▶ _ENTRIES PROVIDED_
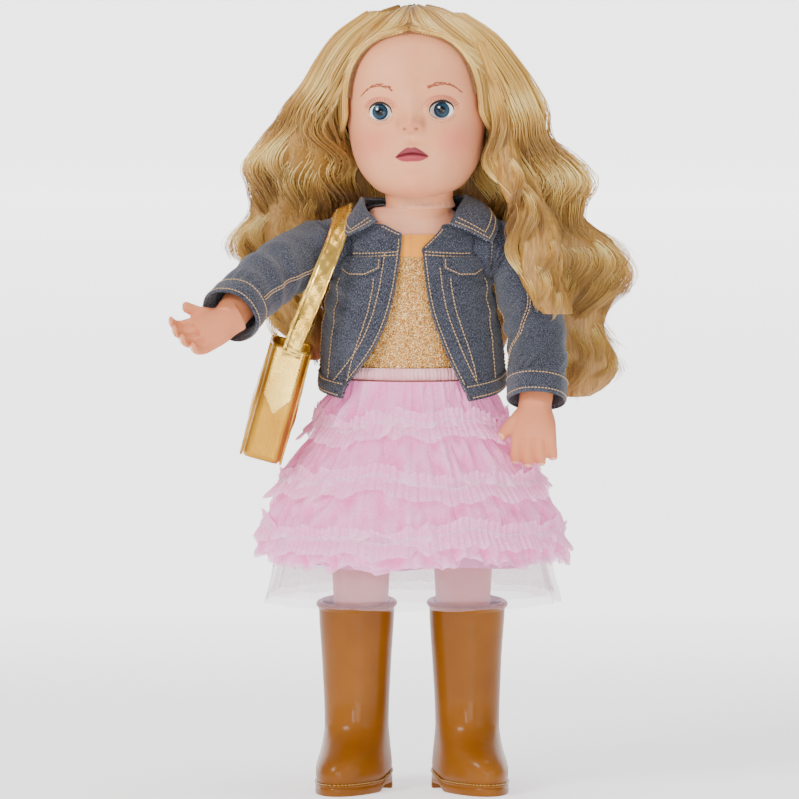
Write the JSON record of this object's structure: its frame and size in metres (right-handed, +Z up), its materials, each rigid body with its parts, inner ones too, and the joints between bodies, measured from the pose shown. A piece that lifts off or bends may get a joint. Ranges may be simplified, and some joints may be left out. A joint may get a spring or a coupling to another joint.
{
  "type": "dressed play doll",
  "caption": "Dressed 18 inch play doll: vinyl head with sleep eyes and rooted hair, strung vinyl limbs, cloth body, denim jacket, knit top, tulle skirt, boots and tote bag.",
  "frame": {"origin": "on the floor under the middle of the doll's bounding box", "axes": "+Z up, the doll faces -Y, its own left side is +X"},
  "size_m": [0.2694, 0.1754, 0.4606],
  "materials": {
    "skin_vinyl": "satin",
    "stuffed_cloth": "woven",
    "hair_fibre": "silky strands",
    "denim": "twill",
    "glitter_knit": "glitter knit",
    "mustard_rib": "ribbed knit",
    "pink_tulle": "sheer net",
    "white_tulle": "sheer net",
    "boot_vinyl": "gloss",
    "gold_foil": "metallic foil",
    "elastic": "braided",
    "steel": "plain",
    "eye_acrylic": "polished",
    "white_plastic": "plain"
  },
  "bodies": {
    "torso": {"cloth_torso": "stuffed_cloth", "arm_cord": "elastic", "leg_cord": "elastic", "neck_drawcord": "elastic", "shoulder_disc_left": "white_plastic", "shoulder_disc_right": "white_plastic", "top_body": "glitter_knit", "top_neckband": "mustard_rib", "jacket_back": "denim", "jacket_hem_band": "denim", "jacket_front_left": "denim", "jacket_front_right": "denim", "jacket_collar_left": "denim", "jacket_collar_right": "denim", "pocket_flap_left": "denim", "pocket_flap_right": "denim", "skirt_waistband": "pink_tulle", "skirt_tier_1": "pink_tulle", "skirt_tier_2": "pink_tulle", "skirt_tier_3": "pink_tulle", "skirt_tier_4": "pink_tulle", "skirt_lining": "pink_tulle", "skirt_underlayer": "white_tulle", "bag_strap": "gold_foil"},
    "head": {"head_shell": "skin_vinyl", "eye_cup_left": "white_plastic", "eye_cup_right": "white_plastic", "hair_cap": "hair_fibre", "hair_side_left": "hair_fibre", "hair_side_right": "hair_fibre", "hair_back": "hair_fibre", "hair_curl_left": "hair_fibre"},
    "eye_left_ball": {"eye_left": "eye_acrylic", "eye_weight_left": "steel"},
    "eye_right_ball": {"eye_right": "eye_acrylic", "eye_weight_right": "steel"},
    "arm_left_body": {"arm_left": "skin_vinyl", "sleeve_left": "denim", "cuff_left": "denim"},
    "arm_right_body": {"arm_right": "skin_vinyl", "sleeve_right": "denim", "cuff_right": "denim"},
    "leg_left_body": {"leg_left": "skin_vinyl", "boot_left": "boot_vinyl", "boot_sole_left": "boot_vinyl"},
    "leg_right_body": {"leg_right": "skin_vinyl", "boot_right": "boot_vinyl", "boot_sole_right": "boot_vinyl"},
    "bag": {"bag_body": "gold_foil", "bag_gusset_front": "gold_foil", "bag_gusset_back": "gold_foil", "bag_tab_front": "gold_foil", "bag_tab_back": "gold_foil"}
  },
  "joints": [
    {"name": "neck_turn", "type": "hinge", "parent": "torso", "child": "head", "pos_m": [0.01051, 0.01314, 0.326], "axis": [-0.0349, 0.003, 0.9994], "range_deg": [-75, 75], "deforming": ["hair_side_left", "hair_side_right", "hair_back", "hair_curl_left"]},
    {"name": "eye_left_sleep", "type": "hinge", "parent": "head", "child": "eye_left_ball", "pos_m": [0.02312, -0.01548, 0.40057], "axis": [0.9958, -0.0848, 0.035], "range_deg": [0, 65]},
    {"name": "eye_right_sleep", "type": "hinge", "parent": "head", "child": "eye_right_ball", "pos_m": [-0.01193, -0.01249, 0.39934], "axis": [0.9958, -0.0848, 0.035], "range_deg": [0, 65]},
    {"name": "shoulder_left", "type": "hinge", "parent": "torso", "child": "arm_left_body", "pos_m": [0.05101, 0.01314, 0.318], "axis": [-1, 0, 0], "range_deg": [-10, 125]},
    {"name": "shoulder_right", "type": "hinge", "parent": "torso", "child": "arm_right_body", "pos_m": [-0.03999, 0.01314, 0.318], "axis": [-1, 0, 0], "range_deg": [-15, 95]},
    {"name": "hip_left", "type": "hinge", "parent": "torso", "child": "leg_left_body", "pos_m": [0.03551, 0.01314, 0.196], "axis": [-1, 0, 0], "range_deg": [-10, 90], "deforming": ["skirt_tier_1", "skirt_tier_2", "skirt_tier_3", "skirt_tier_4", "skirt_lining", "skirt_underlayer"]},
    {"name": "hip_right", "type": "hinge", "parent": "torso", "child": "leg_right_body", "pos_m": [-0.02449, 0.01314, 0.196], "axis": [-1, 0, 0], "range_deg": [-10, 90]},
    {"name": "bag_swing", "type": "hinge", "parent": "torso", "child": "bag", "pos_m": [-0.06499, 0.01314, 0.262], "axis": [0, 1, 0], "range_deg": [0, 25]}
  ]
}
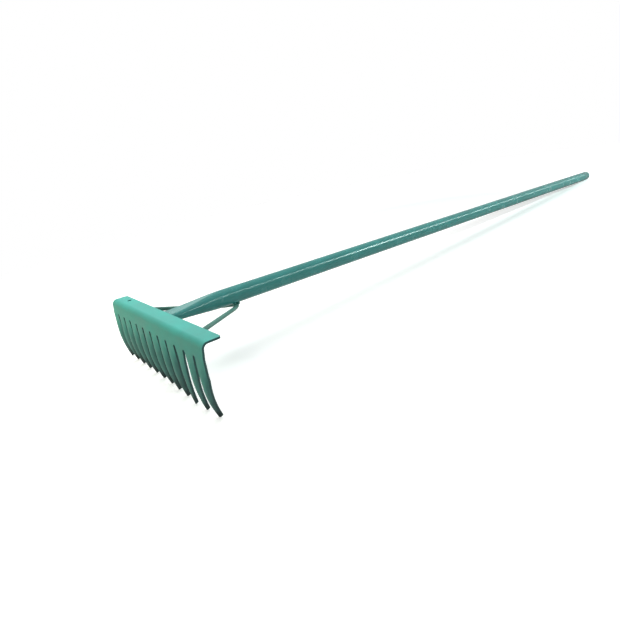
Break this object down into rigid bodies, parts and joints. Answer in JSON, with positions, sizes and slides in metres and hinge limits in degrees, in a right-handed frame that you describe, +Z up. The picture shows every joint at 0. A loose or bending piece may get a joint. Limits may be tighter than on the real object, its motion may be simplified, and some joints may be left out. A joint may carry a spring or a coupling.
{
  "type": "garden rake",
  "caption": "Rigid all-steel garden rake: pressed head with stiff curved tines, straight tube handle flattened at the neck, and a bent rod brace underneath.",
  "frame": {"origin": "middle of the bounding box in plan, on the ground that the tine tips and the handle's far end rest on", "axes": "+X along the head, +Y from the head towards the handle's far end, +Z up"},
  "size_m": [0.3048, 1.4042, 0.0918],
  "materials": {
    "head_enamel": "satin green enamel on pressed steel",
    "handle_enamel": "glossy green enamel on steel tube",
    "brace_enamel": "green enamel on steel rod",
    "weld_enamel": "green enamel over weld beads",
    "plug_enamel": "green enamel on a pressed steel plug"
  },
  "bodies": {
    "root": {"rake_head": "head_enamel", "handle_tube": "handle_enamel", "end_plug": "plug_enamel", "brace_rod": "brace_enamel", "weld_flange_rear": "weld_enamel", "weld_tongue_left": "weld_enamel", "weld_foot_left": "weld_enamel", "weld_tongue_right": "weld_enamel", "weld_foot_right": "weld_enamel", "weld_apex_front": "weld_enamel", "weld_apex_rear": "weld_enamel"}
  },
  "joints": []
}
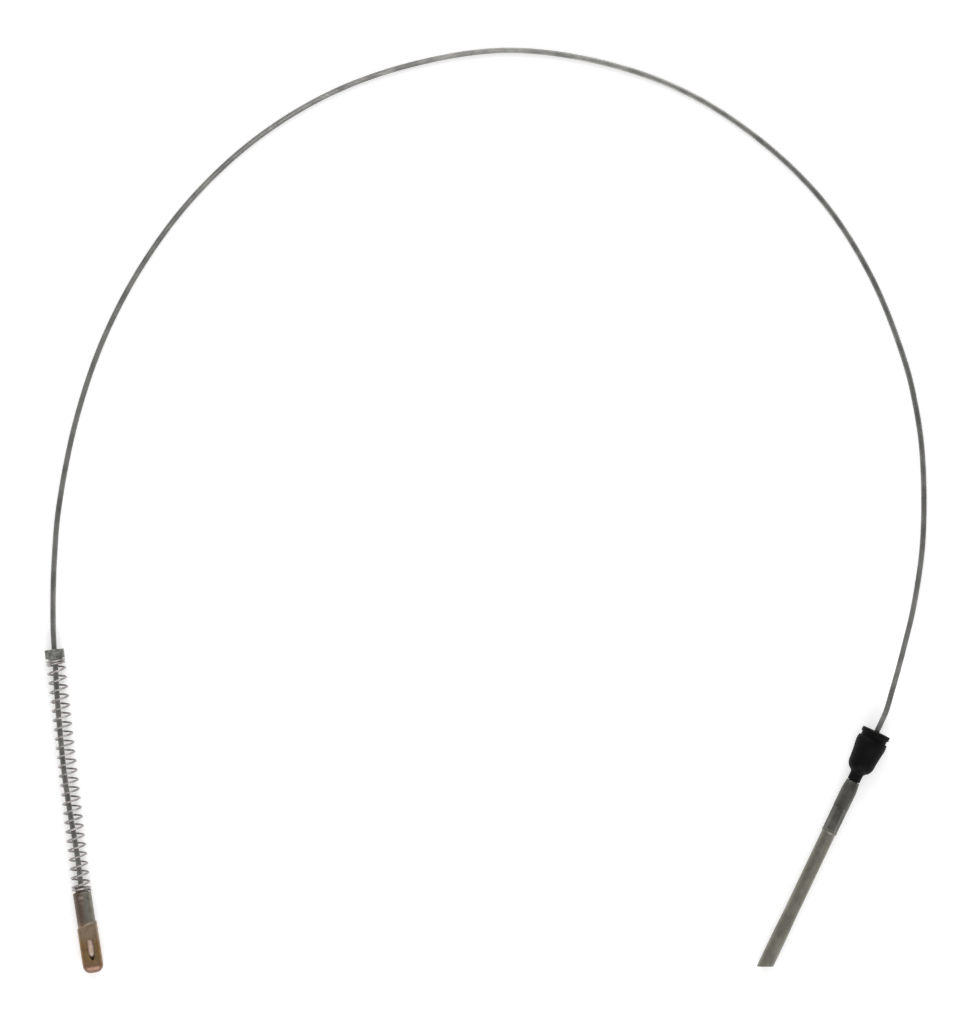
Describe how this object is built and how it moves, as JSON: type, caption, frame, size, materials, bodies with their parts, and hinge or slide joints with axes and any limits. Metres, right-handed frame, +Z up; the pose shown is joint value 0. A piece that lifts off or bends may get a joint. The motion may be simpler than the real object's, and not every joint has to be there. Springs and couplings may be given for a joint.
{
  "type": "parking brake cable",
  "caption": "Bare steel wire rope in a wide loop, with a spring and lever fitting on one end and a rubber boot and guide tube on the other.",
  "frame": {"origin": "on the floor, midway between the two ends' fittings, which lie side by side with the rope's loop behind them", "axes": "+X from the lever end to the guide tube end, +Y towards the top of the loop, +Z up from the floor"},
  "size_m": [0.4765, 0.4999, 0.0172],
  "materials": {
    "wire_rope": "galvanised steel wires laid as one rope, dull grey with a slight sheen",
    "seat_steel": "turned steel, clear zinc plate gone greenish grey",
    "spring_steel": "drawn spring wire, zinc plated",
    "fitting_steel": "pressed steel, yellow zinc plate, golden brown towards the nose",
    "button_steel": "swaged steel, bright with a warm tint",
    "boot_rubber": "moulded black rubber, satin",
    "tube_steel": "drawn steel tube, dull grey plate",
    "ferrule_steel": "swaged steel"
  },
  "bodies": {
    "cable": {"wire_rope": "wire_rope", "return_spring": "spring_steel", "lever_fitting": "fitting_steel", "rope_button": "button_steel", "boot": "boot_rubber", "guide_tube": "tube_steel", "tube_ferrule": "ferrule_steel"},
    "seat": {"spring_seat": "seat_steel"}
  },
  "joints": [
    {"name": "seat_slide", "type": "slide", "parent": "cable", "child": "seat", "axis": [0.0677, -0.9977, 0], "range_m": [0, 0.04], "stiffness_N_per_m": 730, "deforming": ["return_spring"]}
  ]
}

▶ _WHAT YOU NEED TO DO_
Set down nothing but the lines from the one with "Describe how this" through the end of the records, keeping each line exactly as written and including both ends.

▶ _CORRECT ANSWER_
Describe how this object is built and how it moves, as JSON: type, caption, frame, size, materials, bodies with their parts, and hinge or slide joints with axes and any limits. Metres, right-handed frame, +Z up; the pose shown is joint value 0. A piece that lifts off or bends may get a joint. The motion may be simpler than the real object's, and not every joint has to be there. Springs and couplings may be given for a joint.
{
  "type": "parking brake cable",
  "caption": "Bare steel wire rope in a wide loop, with a spring and lever fitting on one end and a rubber boot and guide tube on the other.",
  "frame": {"origin": "on the floor, midway between the two ends' fittings, which lie side by side with the rope's loop behind them", "axes": "+X from the lever end to the guide tube end, +Y towards the top of the loop, +Z up from the floor"},
  "size_m": [0.4765, 0.4999, 0.0172],
  "materials": {
    "wire_rope": "galvanised steel wires laid as one rope, dull grey with a slight sheen",
    "seat_steel": "turned steel, clear zinc plate gone greenish grey",
    "spring_steel": "drawn spring wire, zinc plated",
    "fitting_steel": "pressed steel, yellow zinc plate, golden brown towards the nose",
    "button_steel": "swaged steel, bright with a warm tint",
    "boot_rubber": "moulded black rubber, satin",
    "tube_steel": "drawn steel tube, dull grey plate",
    "ferrule_steel": "swaged steel"
  },
  "bodies": {
    "cable": {"wire_rope": "wire_rope", "return_spring": "spring_steel", "lever_fitting": "fitting_steel", "rope_button": "button_steel", "boot": "boot_rubber", "guide_tube": "tube_steel", "tube_ferrule": "ferrule_steel"},
    "seat": {"spring_seat": "seat_steel"}
  },
  "joints": [
    {"name": "seat_slide", "type": "slide", "parent": "cable", "child": "seat", "axis": [0.0677, -0.9977, 0], "range_m": [0, 0.04], "stiffness_N_per_m": 730, "deforming": ["return_spring"]}
  ]
}